● REQUIRED WORK
Write out only the span of lines that begins at the line with "Write part 2" and ends at the line with "return outline". Keep both end lines, word for word.

● MATERIAL SUPPLIED
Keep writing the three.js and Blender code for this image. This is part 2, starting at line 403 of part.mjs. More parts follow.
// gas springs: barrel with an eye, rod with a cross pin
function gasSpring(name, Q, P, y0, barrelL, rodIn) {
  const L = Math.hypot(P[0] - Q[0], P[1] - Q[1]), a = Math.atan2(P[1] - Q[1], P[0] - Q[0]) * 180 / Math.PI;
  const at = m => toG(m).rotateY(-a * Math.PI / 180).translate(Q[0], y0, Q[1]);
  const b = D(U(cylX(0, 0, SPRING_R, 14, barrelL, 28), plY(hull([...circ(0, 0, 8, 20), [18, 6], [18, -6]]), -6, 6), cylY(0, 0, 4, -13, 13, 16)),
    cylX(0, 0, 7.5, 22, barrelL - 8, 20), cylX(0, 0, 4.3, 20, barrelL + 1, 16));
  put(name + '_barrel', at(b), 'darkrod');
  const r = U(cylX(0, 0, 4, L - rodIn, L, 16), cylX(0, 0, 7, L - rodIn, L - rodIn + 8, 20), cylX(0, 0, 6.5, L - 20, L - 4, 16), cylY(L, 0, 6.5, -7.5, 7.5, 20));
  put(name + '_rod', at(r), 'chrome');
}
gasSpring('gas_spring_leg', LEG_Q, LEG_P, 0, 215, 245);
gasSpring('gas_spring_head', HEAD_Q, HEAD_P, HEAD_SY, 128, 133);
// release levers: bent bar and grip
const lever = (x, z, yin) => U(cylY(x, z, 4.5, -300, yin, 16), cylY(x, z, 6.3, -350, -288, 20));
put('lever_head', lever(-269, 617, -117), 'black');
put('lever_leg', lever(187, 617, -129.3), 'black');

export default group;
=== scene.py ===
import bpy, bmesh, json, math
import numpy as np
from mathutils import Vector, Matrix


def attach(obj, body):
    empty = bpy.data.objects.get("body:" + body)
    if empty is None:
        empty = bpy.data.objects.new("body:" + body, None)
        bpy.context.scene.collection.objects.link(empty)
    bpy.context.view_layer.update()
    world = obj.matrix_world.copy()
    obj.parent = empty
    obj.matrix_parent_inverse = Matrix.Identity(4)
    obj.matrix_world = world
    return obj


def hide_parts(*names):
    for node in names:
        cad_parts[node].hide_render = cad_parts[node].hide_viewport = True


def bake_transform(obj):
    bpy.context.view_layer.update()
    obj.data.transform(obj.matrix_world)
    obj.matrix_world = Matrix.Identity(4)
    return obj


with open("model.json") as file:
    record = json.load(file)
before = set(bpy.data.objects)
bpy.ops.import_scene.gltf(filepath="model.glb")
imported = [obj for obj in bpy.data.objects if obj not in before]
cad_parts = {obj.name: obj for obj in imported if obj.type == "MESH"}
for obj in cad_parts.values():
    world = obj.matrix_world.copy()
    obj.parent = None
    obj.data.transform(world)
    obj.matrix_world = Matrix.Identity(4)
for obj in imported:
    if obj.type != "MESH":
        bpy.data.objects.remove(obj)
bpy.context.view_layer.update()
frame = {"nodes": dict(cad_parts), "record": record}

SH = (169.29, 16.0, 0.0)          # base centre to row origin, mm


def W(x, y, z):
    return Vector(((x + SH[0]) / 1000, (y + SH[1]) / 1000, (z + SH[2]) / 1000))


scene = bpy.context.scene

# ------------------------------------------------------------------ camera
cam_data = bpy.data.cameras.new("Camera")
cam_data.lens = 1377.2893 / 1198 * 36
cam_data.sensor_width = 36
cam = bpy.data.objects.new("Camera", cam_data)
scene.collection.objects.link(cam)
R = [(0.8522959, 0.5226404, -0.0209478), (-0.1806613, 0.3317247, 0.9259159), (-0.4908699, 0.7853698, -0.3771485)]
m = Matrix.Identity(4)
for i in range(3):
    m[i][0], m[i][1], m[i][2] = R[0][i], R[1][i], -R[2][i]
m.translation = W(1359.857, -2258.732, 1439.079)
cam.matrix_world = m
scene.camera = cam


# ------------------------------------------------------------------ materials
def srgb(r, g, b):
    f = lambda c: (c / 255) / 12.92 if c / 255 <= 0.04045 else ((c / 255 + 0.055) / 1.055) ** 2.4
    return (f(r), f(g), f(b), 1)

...

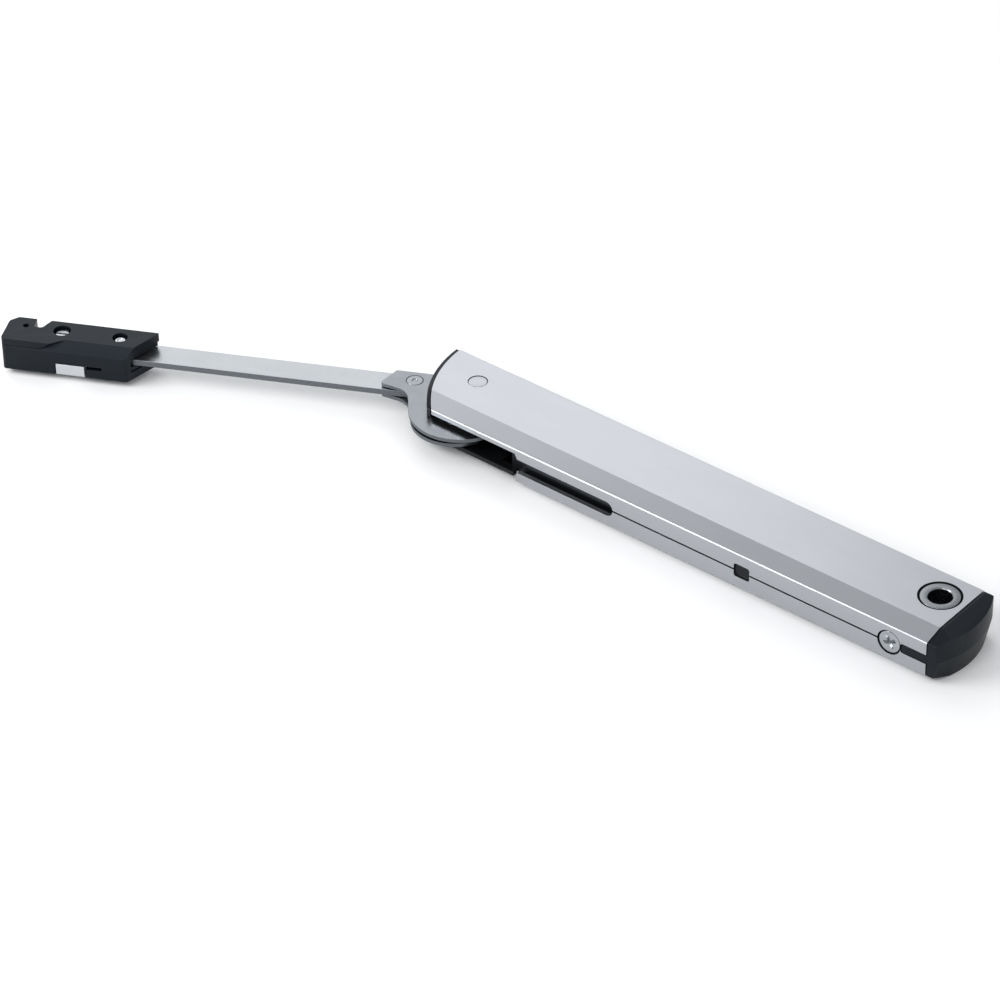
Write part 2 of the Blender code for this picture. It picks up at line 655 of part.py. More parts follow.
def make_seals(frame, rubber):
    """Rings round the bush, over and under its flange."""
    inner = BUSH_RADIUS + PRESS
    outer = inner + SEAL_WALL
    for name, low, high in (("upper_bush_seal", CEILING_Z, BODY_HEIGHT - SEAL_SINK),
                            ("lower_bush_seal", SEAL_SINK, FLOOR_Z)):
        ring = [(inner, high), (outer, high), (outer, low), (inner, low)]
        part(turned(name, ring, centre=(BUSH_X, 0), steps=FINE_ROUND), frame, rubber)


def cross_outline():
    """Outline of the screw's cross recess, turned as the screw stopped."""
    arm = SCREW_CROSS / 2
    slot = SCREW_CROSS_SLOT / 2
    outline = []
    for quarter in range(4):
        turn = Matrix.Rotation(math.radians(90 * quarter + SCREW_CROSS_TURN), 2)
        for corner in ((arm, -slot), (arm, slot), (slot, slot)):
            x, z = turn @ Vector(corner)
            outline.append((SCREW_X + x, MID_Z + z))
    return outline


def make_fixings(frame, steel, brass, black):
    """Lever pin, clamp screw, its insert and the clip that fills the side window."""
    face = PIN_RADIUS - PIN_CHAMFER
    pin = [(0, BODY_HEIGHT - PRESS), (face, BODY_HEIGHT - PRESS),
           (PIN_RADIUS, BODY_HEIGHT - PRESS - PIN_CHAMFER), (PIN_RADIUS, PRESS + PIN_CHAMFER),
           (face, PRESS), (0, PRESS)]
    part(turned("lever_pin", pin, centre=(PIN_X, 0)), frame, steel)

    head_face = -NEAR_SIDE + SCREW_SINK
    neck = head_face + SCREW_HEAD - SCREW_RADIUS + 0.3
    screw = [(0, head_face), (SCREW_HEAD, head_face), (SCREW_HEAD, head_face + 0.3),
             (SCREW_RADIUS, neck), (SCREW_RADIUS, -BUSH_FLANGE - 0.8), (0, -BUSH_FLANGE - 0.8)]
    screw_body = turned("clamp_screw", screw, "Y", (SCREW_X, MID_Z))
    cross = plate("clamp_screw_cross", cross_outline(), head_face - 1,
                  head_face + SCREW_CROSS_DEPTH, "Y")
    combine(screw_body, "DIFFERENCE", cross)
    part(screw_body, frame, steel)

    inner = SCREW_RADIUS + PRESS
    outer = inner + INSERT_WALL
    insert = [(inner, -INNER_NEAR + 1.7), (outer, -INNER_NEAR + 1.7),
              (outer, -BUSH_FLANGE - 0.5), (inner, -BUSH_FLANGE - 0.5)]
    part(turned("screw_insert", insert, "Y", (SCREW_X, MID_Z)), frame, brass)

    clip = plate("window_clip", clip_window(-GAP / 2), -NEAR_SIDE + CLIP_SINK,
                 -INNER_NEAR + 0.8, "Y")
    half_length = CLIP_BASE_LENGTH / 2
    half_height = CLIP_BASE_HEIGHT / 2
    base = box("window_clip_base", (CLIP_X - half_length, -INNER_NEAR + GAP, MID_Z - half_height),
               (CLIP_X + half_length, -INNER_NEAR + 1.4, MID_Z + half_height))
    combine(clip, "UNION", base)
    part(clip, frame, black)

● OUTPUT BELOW
Write part 2 of the Blender code for this picture. It picks up at line 655 of part.py. More parts follow.
def make_seals(frame, rubber):
    """Rings round the bush, over and under its flange."""
    inner = BUSH_RADIUS + PRESS
    outer = inner + SEAL_WALL
    for name, low, high in (("upper_bush_seal", CEILING_Z, BODY_HEIGHT - SEAL_SINK),
                            ("lower_bush_seal", SEAL_SINK, FLOOR_Z)):
        ring = [(inner, high), (outer, high), (outer, low), (inner, low)]
        part(turned(name, ring, centre=(BUSH_X, 0), steps=FINE_ROUND), frame, rubber)


def cross_outline():
    """Outline of the screw's cross recess, turned as the screw stopped."""
    arm = SCREW_CROSS / 2
    slot = SCREW_CROSS_SLOT / 2
    outline = []
    for quarter in range(4):
        turn = Matrix.Rotation(math.radians(90 * quarter + SCREW_CROSS_TURN), 2)
        for corner in ((arm, -slot), (arm, slot), (slot, slot)):
            x, z = turn @ Vector(corner)
            outline.append((SCREW_X + x, MID_Z + z))
    return outline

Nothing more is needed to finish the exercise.